Tragically, he was killed later that year when he crashed his Spitfire in poor weather. A memorial seat that was originally built at his Buckinghamshire home has since been moved to the Shelsley Walsh hillclimb.
As for his old Frazer Nash, CMH 500 had been sold in 1937 to a Mr Holroyd, and during the war it was kept at the workshops of Thomson and Taylor at Brooklands, where it had enjoyed so much success during the 1930s. It then passed to CJR Willment in 1945, before being acquired by JA Wicke in 1951. He kept it for 17 years and temporarily fitted an Austin-Healey engine while the original was being rebuilt.
In 1968, the Frazer Nash was bought by Bert Smith, an enthusiast who also owned Sunbeams, Squires and an Alfa 6C-1750. Smith was adamant about retaining the car’s originality and repainted it in Fane’s favoured maroon. In 2004, it passed to his friend Nick Benwell and was later sympathetically rebuilt at Phoenix Restorations in Hartley Wintney, while the engine was overhauled by marque specialist Blakeney Motorsport.

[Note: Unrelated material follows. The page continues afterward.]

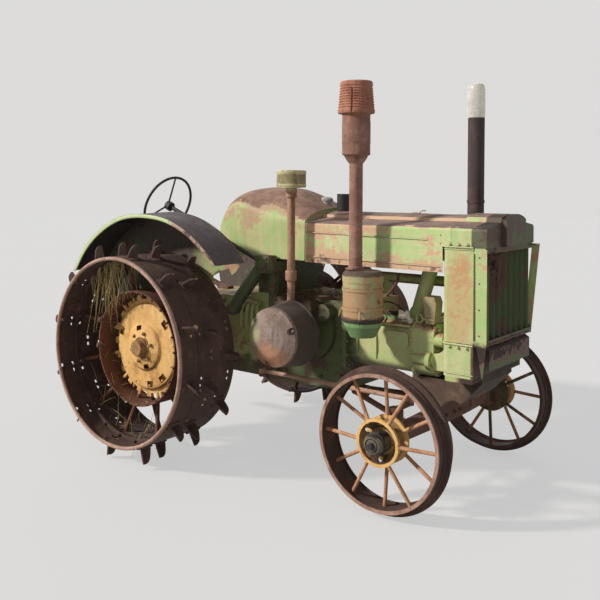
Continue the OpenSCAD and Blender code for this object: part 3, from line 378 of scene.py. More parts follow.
SLOT_MATERIALS = {
    "cast_green": finish("Cast green", CAST),
    "sheet_green": finish("Sheet green", SHEET),
    "zinc": finish("Zinc", rust_coat("a3a3a1 bdbdba 6a6864", 2.0, 0.5), depth=0.0004),
    "black_iron": finish("Black iron", paint_coat("1d1c1d 2c2a2a 3a3532 5a4136 2f2522", 0.3)),
    "rusted_stack": finish(
        "Rusted stack", rust_coat("8a6356 ad8474 4d3734", 1.0, 0.45),
        (rust_coat("9c6350 b98068 55362f", 1.3, 0.5), along("Z", 2.07, 2.12, 0.05))),
    "cleaner_rust": finish(
        "Cleaner", paint_coat("a9ab6c c9b585 c29c6c a8744a 5b3c2b", 0.58, 0.2, 0.6, 0.3, 1.3)),
    "rim_rust": finish("Rim rust", DARK_RUST),
    "wheel_yellow": finish("Wheel yellow", YELLOW),
    "spider_yellow": finish(
        "Spider yellow", YELLOW,
        (rust_coat("6b4535 8d6048 35241e", 1.6, 0.4), about(0, AXLE_Z, 0.325, 0.330, 0.01))),
    "bare_rust": finish("Bare rust", BROWN_RUST),
    "pulley_rust": finish(
        "Pulley", rust_coat("7f6a60 9f8c83 4f3f38", 1.0, 0.5),
        (paint_coat("a5ab78 b5ae86 a08a70 7c6250 4a382f", 0.4, 0.2, 0.1),
         spot((0.73, -0.64, 0.84), (0.10, 0.2, 0.10), 0.85)),
        (rust_coat("a8714e c08d6b 6b4734", 1.3, 0.5),
         spot((0.86, -0.65, 0.72), (0.15, 0.2, 0.09), 0.85)),
        (rust_coat("51453f 6b5a50 2e2622", 1.2, 0.35), along("Y", -0.614, -0.608))),
    "wheel_black": finish("Wheel black", paint_coat("211f20 2f2b2b 3a3230 54382f 2c211e", 0.4)),
}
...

Now being offered for sale by the Classic Motor Hub, this rare, historic and extremely well-known Frazer Nash comes with extensive paperwork that documents its remarkable history. There are period photographs of it being raced at Brooklands, Donington Park and numerous speed trials, plus documentation such as the original programmes from the 1936 and 1937 Stanley Cup meetings and hand-written correspondence from Denis Jenkinson.
This beautifully sorted and delightfully patinated Nash still makes a quick and capable road car, with plenty of torque on offer from the blown Gough ‘four’. Wind it up on the open road and it’s easy to imagine AFP Fane blasting home on a Saturday evening after yet another successful race meeting.